ジュリアン・オピー

2019年07月10日~09月23日

東京オペラシティ アートギャラリー


2019/7/19

 歩く人泳ぐ魚だけのことだが、見ていて飽きることはない。四角い柱の4面を循環して一人一人が歩き続けている。同じ人が何度も出てくるが、すれ違う人との速度にズレがあるために、同じ映像は出てこないようだ。リピートしながら永遠に歩き続けるというメッセージが聞こえてくる。問いかけている意味は、言葉にすると野暮ったくなるが、無言の動きでわかるのは、東洋的で禅的でもある。歩いている人々のすれ違う一瞬が、絵画として定着する。絵画が中心のように見えるが、絵画とは動画の一コマを拡大したものと見てもよい。拡大しても新しい世界が見えてくるわけではない。にもかかわらず、一枚の絵は天井に達するほどに大きい。ミニアチュールに目を近づけて見れば、効果は同じはずなのに、こんなにも大きな作品を作る必要があるのか。そんな疑問が出てくる。

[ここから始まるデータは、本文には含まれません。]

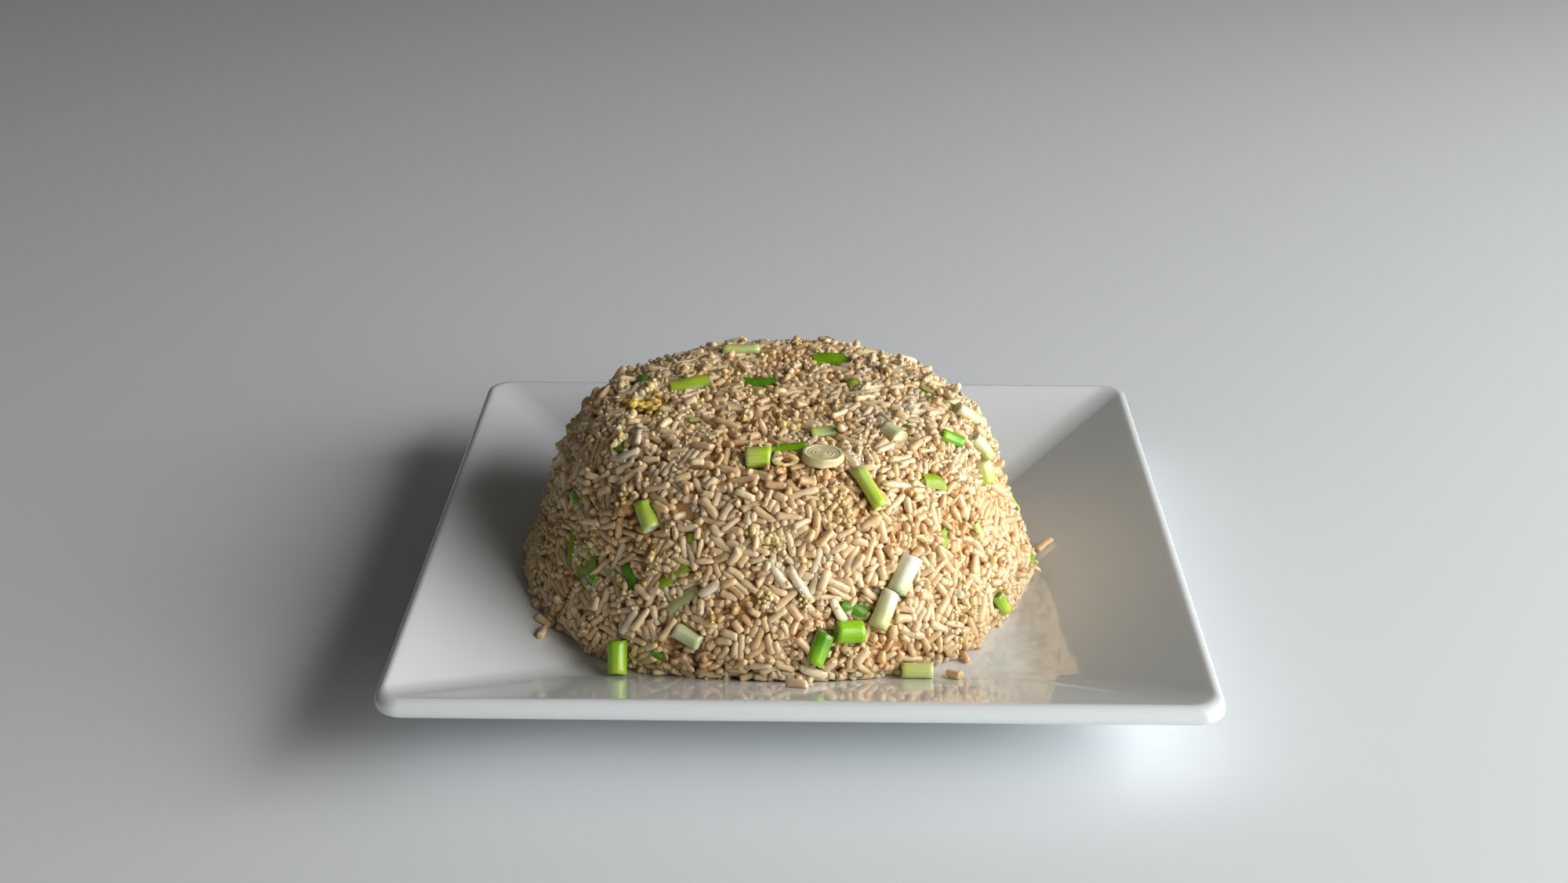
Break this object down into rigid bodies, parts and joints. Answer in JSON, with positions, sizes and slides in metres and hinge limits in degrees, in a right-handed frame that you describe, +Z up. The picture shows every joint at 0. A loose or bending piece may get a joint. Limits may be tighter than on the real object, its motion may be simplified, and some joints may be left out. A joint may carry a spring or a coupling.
{
  "type": "fried rice plate",
  "caption": "Dome of fried rice with cut green onion and egg, turned out of a bowl onto a square white porcelain plate with wide sloping rims.",
  "frame": {"origin": "on the table under the middle of the plate", "axes": "+Z up, +X to the diner's right, -Y towards the diner; the plate's sides lie along X and Y"},
  "size_m": [0.254, 0.254, 0.0785],
  "materials": {
    "porcelain": "glossy white glaze",
    "rice": "oiled cooked grains, tan with soy sauce",
    "onion_green": "moist cut leaf, fresh green",
    "onion_dark": "moist leaf, dark green",
    "onion_pale": "moist stem, pale yellow-green",
    "onion_white": "moist stem, white",
    "egg": "scrambled egg, soft yellow",
    "crust": "browned lump of rice"
  },
  "bodies": {
    "root": {"plate": "porcelain", "rice_heap": "rice", "onion_tube_shoulder": "onion_green", "onion_ring_slice": "onion_white", "onion_cut_pale": "onion_pale", "onion_strip_top": "onion_green", "egg_curl": "egg", "onion_stem_round": "onion_pale", "onion_arc_back": "onion_green", "onion_pale_side": "onion_pale", "onion_tube_side": "onion_pale", "onion_cut_side": "onion_green", "onion_bit_front": "onion_green", "onion_stem_white": "onion_white", "onion_stem_pale": "onion_pale", "onion_tube_green": "onion_green", "onion_curl_green": "onion_green", "onion_stem_low": "onion_pale", "onion_split_left": "onion_green", "onion_split_right": "onion_pale", "onion_stem_olive": "onion_pale", "onion_strip_left": "onion_green", "onion_cut_left": "onion_green", "onion_leaf_left": "onion_dark", "onion_leaf_teal": "onion_dark", "onion_leaf_under": "onion_dark", "onion_stem_buried": "onion_pale", "onion_pale_edge": "onion_pale", "onion_leaf_rear": "onion_dark", "onion_leaf_crown": "onion_green", "onion_leaf_dark": "onion_dark", "onion_leaf_back": "onion_green", "onion_tube_back": "onion_pale", "onion_cut_right": "onion_green", "egg_crown": "egg", "rice_crust": "crust", "onion_tube_loose": "onion_green", "onion_tube_leaning": "onion_green"}
  },
  "joints": []
}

 しかし目的が情報量の問題ではないとしたらどうだろう。「遠くからでも見分けられること」という命題をクリアすることを目的としていたなら、必然的にこういうサイズになったのだとわかる。遠くからでもわかることというのは、日常生活のレベルでは重要な要素であり、近代の芸術鑑賞のシステムが置き去りにしてしまったものでもあるのだ。鑑賞に適した距離が、美術館を仮想空間として設定される。近づきすぎてもだめで、遠ざかってもいない。タブローはそんな平均的な場を固定させてしまった。不自由になったと感じた愛好家もいたはずだ。そんなコレクターのために新たな方向が模索される。枠組みは同じでも今までとは違う作品のあり方があるはずだ。

 思っていたよりも一回りも二回りも大きくて、そのスケールだけで、十分な満足感を得ることになる。これは実はライブ感覚であって、画集では体感できないものだ。イメージだけを見ていて、ああこんなものかと見た気にならなくてよかった。そんな展覧会だった。その後、竹橋の近代美術館の廊下に掛かる電子版浮世絵版画は、いつも見慣れていたが、何気なく作者名を見るとジュリアン・オピーとあった。遠望の大橋に小さな自動車がゆっくりと行き来し、水面に映る影や逆さ富士もゆっくりとした波動を繰り返す。よく見ないと動画とは思えない静かな田園風景だった。今回の都市風景とも連動し、通底する絵画理念を認めることができる。